The restaurant with the confounding name (it's pronounced OOH-gul-sitch-es) is so popular and so small that few locals bother trying to get a table anymore.

Nearly all the restaurant's recipes are now in a book, Uglesich's Restaurant Cookbook (Pelican $24.95). The only ones missing are sauces that owners Anthony and Gail Uglesich are thinking about bottling and selling.

"We emphasize that we're not professionally trained chefs, and it's really a mom-and-pop operation. There's not many of those left," Anthony Uglesich said.

Uglesich, 65, said the book is coming out just as his restaurant career is coming to an end. He expects to close Uglesich's sometime next year.

"I'm the type of person, I'm there every day," he said. "When I walk in the door I'm the first one in, then the last one out. "It's rough. My knees are not what they used to be."

The couple bought the restaurant from Anthony's father, a Yugoslav immigrant, in 1966. They've run it ever since - lunch only, weekdays only - in a dilapidated building with an open kitchen, oyster bar and just 10 tables.

Uglesich's has its share of celebrity admirers, including Martha Stewart and fellow New Orleans restaurateur Emeril Lagasse. Once the place started showing up in tour guide books, the locals stopped coming. Tourists now make up about 80 percent of the clientele, the book says.

Most entrees center on fresh Louisiana seafood, and many are Creole and Cajun classics, such as shrimp remoulade, crawfish etouffee, dirty rice and jambalaya.

Gail Uglesich experiments in her kitchen at home - Anthony is the taste-tester - and some of her creations veer far from standard Louisiana cooking. Shrimp cake patties come with a chipotle mayonnaise; fried crawfish balls are served with a Vietnamese dipping sauce made up of fish sauce, chilies and lime juice.
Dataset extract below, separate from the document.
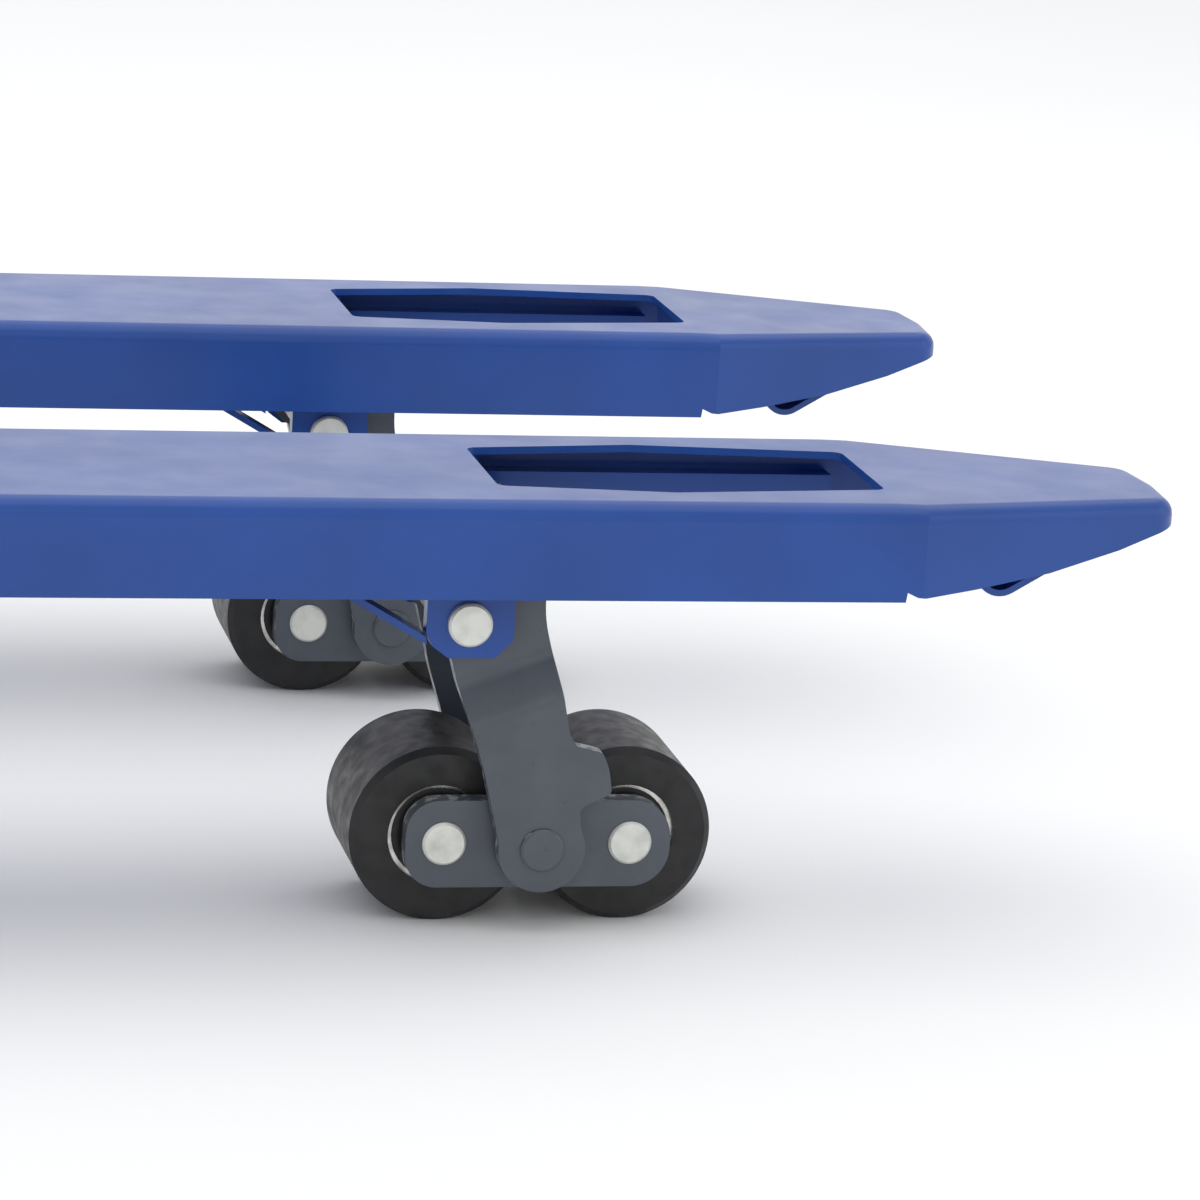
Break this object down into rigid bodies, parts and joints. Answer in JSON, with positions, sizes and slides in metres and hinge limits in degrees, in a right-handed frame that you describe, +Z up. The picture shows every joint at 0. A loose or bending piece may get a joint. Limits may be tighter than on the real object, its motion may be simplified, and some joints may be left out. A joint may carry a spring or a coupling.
{
  "type": "hand pallet truck",
  "caption": "Hand pallet truck with raised forks on linked load rollers, a steered pump unit, a tilting tiller and a loop handle.",
  "frame": {"origin": "centre of the footprint of the overall box, on the floor, with the forks raised", "axes": "+X towards the fork tips, +Y to the left seen from behind the handle, +Z up"},
  "size_m": [1.55, 0.55, 1.21],
  "materials": {
    "blue_paint": "semi-gloss powder coat",
    "grey_paint": "satin paint",
    "zinc_steel": "zinc plated",
    "dark_steel": "primer",
    "roller_black": "moulded",
    "bearing_steel": "ground",
    "pump_black": "painted casting",
    "hard_chrome": "polished",
    "rubber_tread": "matte",
    "hub_cast": "cast",
    "grip_black": "dipped"
  },
  "bodies": {
    "bed": {"bed_plate": "blue_paint", "thrust_bearing": "zinc_steel", "bed_plate_pin": "zinc_steel"},
    "fork_frame": {"fork_left": "blue_paint", "fork_right": "blue_paint", "toe_skids": "blue_paint", "hinge_ears": "blue_paint", "exit_ramps": "blue_paint", "window_bars": "blue_paint", "hinge_pins": "zinc_steel", "heel_plate": "blue_paint", "heel_gussets": "blue_paint", "mast_sides": "blue_paint", "top_cap": "blue_paint", "thrust_seat": "zinc_steel", "ram": "hard_chrome", "rocker_shaft": "zinc_steel"},
    "rocker": {"rocker_tube": "blue_paint", "rocker_straps": "blue_paint", "crank_arms": "blue_paint", "crank_pins": "zinc_steel"},
    "push_rod_left": {"push_rod_left": "dark_steel"},
    "wheel_frame_left": {"wheel_frame_plates_left": "grey_paint", "wheel_frame_pins_left": "grey_paint"},
    "bogie_left": {"bogie_links_left": "grey_paint", "axle_pins_left": "zinc_steel"},
    "roller_left_rear": {"roller_tyre_left_rear": "roller_black", "roller_bearings_left_rear": "bearing_steel"},
    "roller_left_front": {"roller_tyre_left_front": "roller_black", "roller_bearings_left_front": "bearing_steel"},
    "push_rod_right": {"push_rod_right": "dark_steel"},
    "wheel_frame_right": {"wheel_frame_plates_right": "grey_paint", "wheel_frame_pins_right": "grey_paint"},
    "bogie_right": {"bogie_links_right": "grey_paint", "axle_pins_right": "zinc_steel"},
    "roller_right_rear": {"roller_tyre_right_rear": "roller_black", "roller_bearings_right_rear": "bearing_steel"},
    "roller_right_front": {"roller_tyre_right_front": "roller_black", "roller_bearings_right_front": "bearing_steel"},
    "pump": {"pump_base": "pump_black", "lift_cylinder": "pump_black", "reservoir": "pump_black", "plunger_housing": "pump_black", "valve_block": "pump_black", "steer_axle": "zinc_steel", "axle_caps": "zinc_steel", "tiller_pivot_pin": "zinc_steel"},
    "steer_wheel_left": {"steer_tyre_left": "rubber_tread", "steer_hub_left": "hub_cast"},
    "steer_wheel_right": {"steer_tyre_right": "rubber_tread", "steer_hub_right": "hub_cast"},
    "tiller": {"tiller_yoke": "blue_paint", "tiller_tube": "blue_paint", "handle_loop": "grip_black", "cam_roller": "zinc_steel"},
    "plunger": {"plunger": "hard_chrome", "plunger_spring": "zinc_steel"},
    "hand_lever": {"hand_lever": "grip_black"},
    "valve_lever": {"valve_lever": "zinc_steel"}
  },
  "joints": [
    {"name": "fork_lift", "type": "slide", "parent": "bed", "child": "fork_frame", "axis": [0, 0, 1], "range_m": [-0.12, 0]},
    {"name": "rocker_turn", "type": "hinge", "parent": "fork_frame", "child": "rocker", "pos_m": [-0.425, 0, 0.255], "axis": [0, 1, 0], "range_deg": [0, 42.33]},
    {"name": "push_rod_turn_left", "type": "hinge", "parent": "rocker", "child": "push_rod_left", "pos_m": [-0.39979, 0.2, 0.18986], "axis": [0, 1, 0], "range_deg": [-42.33, 0]},
    {"name": "wheel_frame_turn_left", "type": "hinge", "parent": "fork_frame", "child": "wheel_frame_left", "pos_m": [0.439, 0.2, 0.1452], "axis": [0, -1, 0], "range_deg": [0, 78.16]},
    {"name": "bogie_turn_left", "type": "hinge", "parent": "wheel_frame_left", "child": "bogie_left", "pos_m": [0.477, 0.2, 0.041], "axis": [0, -1, 0], "range_deg": [-78.16, 0]},
    {"name": "roller_left_rear_spin", "type": "hinge", "parent": "bogie_left", "child": "roller_left_rear", "pos_m": [0.434, 0.2, 0.041], "axis": [0, 1, 0], "continuous": true},
    {"name": "roller_left_front_spin", "type": "hinge", "parent": "bogie_left", "child": "roller_left_front", "pos_m": [0.52, 0.2, 0.041], "axis": [0, 1, 0], "continuous": true},
    {"name": "push_rod_turn_right", "type": "hinge", "parent": "rocker", "child": "push_rod_right", "pos_m": [-0.39979, -0.2, 0.18986], "axis": [0, 1, 0], "range_deg": [-42.33, 0]},
    {"name": "wheel_frame_turn_right", "type": "hinge", "parent": "fork_frame", "child": "wheel_frame_right", "pos_m": [0.439, -0.2, 0.1452], "axis": [0, -1, 0], "range_deg": [0, 78.16]},
    {"name": "bogie_turn_right", "type": "hinge", "parent": "wheel_frame_right", "child": "bogie_right", "pos_m": [0.477, -0.2, 0.041], "axis": [0, -1, 0], "range_deg": [-78.16, 0]},
    {"name": "roller_right_rear_spin", "type": "hinge", "parent": "bogie_right", "child": "roller_right_rear", "pos_m": [0.434, -0.2, 0.041], "axis": [0, 1, 0], "continuous": true},
    {"name": "roller_right_front_spin", "type": "hinge", "parent": "bogie_right", "child": "roller_right_front", "pos_m": [0.52, -0.2, 0.041], "axis": [0, 1, 0], "continuous": true},
    {"name": "steer", "type": "hinge", "parent": "bed", "child": "pump", "pos_m": [-0.64, 0, 0.2], "axis": [0, 0, 1], "range_deg": [-90, 90]},
    {"name": "steer_wheel_left_spin", "type": "hinge", "parent": "pump", "child": "steer_wheel_left", "pos_m": [-0.64, 0.055, 0.08], "axis": [0, 1, 0], "continuous": true},
    {"name": "steer_wheel_right_spin", "type": "hinge", "parent": "pump", "child": "steer_wheel_right", "pos_m": [-0.64, -0.055, 0.08], "axis": [0, 1, 0], "continuous": true},
    {"name": "tiller_tilt", "type": "hinge", "parent": "pump", "child": "tiller", "pos_m": [-0.7, 0, 0.3], "axis": [0, -1, 0], "range_deg": [0, 75], "stiffness_Nm_per_rad": 22, "springref_deg": -34.38},
    {"name": "plunger_press", "type": "slide", "parent": "pump", "child": "plunger", "axis": [0, 0, -1], "range_m": [0, 0.0366], "deforming": ["plunger_spring"]},
    {"name": "hand_lever_turn", "type": "hinge", "parent": "tiller", "child": "hand_lever", "pos_m": [-0.755, 0, 1.046], "axis": [0, 1, 0], "range_deg": [-12, 12], "stiffness_Nm_per_rad": 1},
    {"name": "valve_lever_turn", "type": "hinge", "parent": "pump", "child": "valve_lever", "pos_m": [-0.64, 0.054, 0.245], "axis": [0, 1, 0], "range_deg": [-12, 12]}
  ],
  "couplings": [
    {"joint": "rocker_turn", "follows": "fork_lift", "rad_per_m": -6.1556},
    {"joint": "push_rod_turn_left", "follows": "fork_lift", "rad_per_m": 6.1556},
    {"joint": "wheel_frame_turn_left", "follows": "fork_lift", "rad_per_m": -11.367},
    {"joint": "bogie_turn_left", "follows": "fork_lift", "rad_per_m": 11.367},
    {"joint": "push_rod_turn_right", "follows": "fork_lift", "rad_per_m": 6.1556},
    {"joint": "wheel_frame_turn_right", "follows": "fork_lift", "rad_per_m": -11.367},
    {"joint": "bogie_turn_right", "follows": "fork_lift", "rad_per_m": 11.367},
    {"joint": "plunger_press", "follows": "tiller_tilt", "m_per_rad": 0.027884},
    {"joint": "valve_lever_turn", "follows": "hand_lever_turn", "ratio": 1}
  ]
}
One of Uglesich's most popular dishes is Paul's Fantasy, a spicy combination of sauteed shrimp and catfish. Named for a longtime customer, it's served with spicy new potatoes on the side.

Paul's Fantasy

5 tablespoons butter or margarine

1 to 2 medium trout filets or 4 to 5 small catfish filets

Egg Beater

Plain fine bread crumbs

6 to 8 medium raw shrimp, deveined and butterflied

Shallots, chopped

Parsley, finely chopped

1 slice lemon

Grilled seasoning (recipe below)

Melt 3 tablespoons butter or margarine in skillet, set over medium heat

Dip catfish or trout in egg substitute, then lightly bread fish with bread crumbs.

In the heated skillet, cook fish on each side for 3 to 5 minutes.

In a separate skillet, melt 2 tablespoons butter/margarine and set on medium heat. Place shrimp in skillet, sprinkle grilled seasoning on top. Cook on one side, turn shrimp over and sprinkle on more grilled seasoning. Cook until shrimp turn pink.

Place fish on plate, top with shrimp, sprinkle with shallots and parsely.

Place lemon on side of plate, prepare seasoned new potatoes and add to plate.

Grilled seasoning

24 teaspoons salt

10 teaspoons cayenne pepper

12 1/2 teaspoons thyme

12 1/2 teaspoons oregano

12 teaspoons sweet paprika

12 teaspoons onion powder

12 teaspoons garlic powder

10 3/4 teaspoons black pepper

10 3/4 teaspoons white pepper

Pour ingredients into airtight jar, shake until well-blended.

Seasoned New Potatoes

1 to 2 potatoes, depending on size

1 tablespoon butter or margarine

Wash potatoes and boil in a pot of water, cook until fork tender.

On medium heat, melt butter/margarine in skillet.

Cut potatoes into 1-inch cubes, coat with butter/margarine. Sprinkle grilled seasoning on potatoes and cook for 1 to 2 minutes.

Serve with Paul's Fantasy or other seafood dish.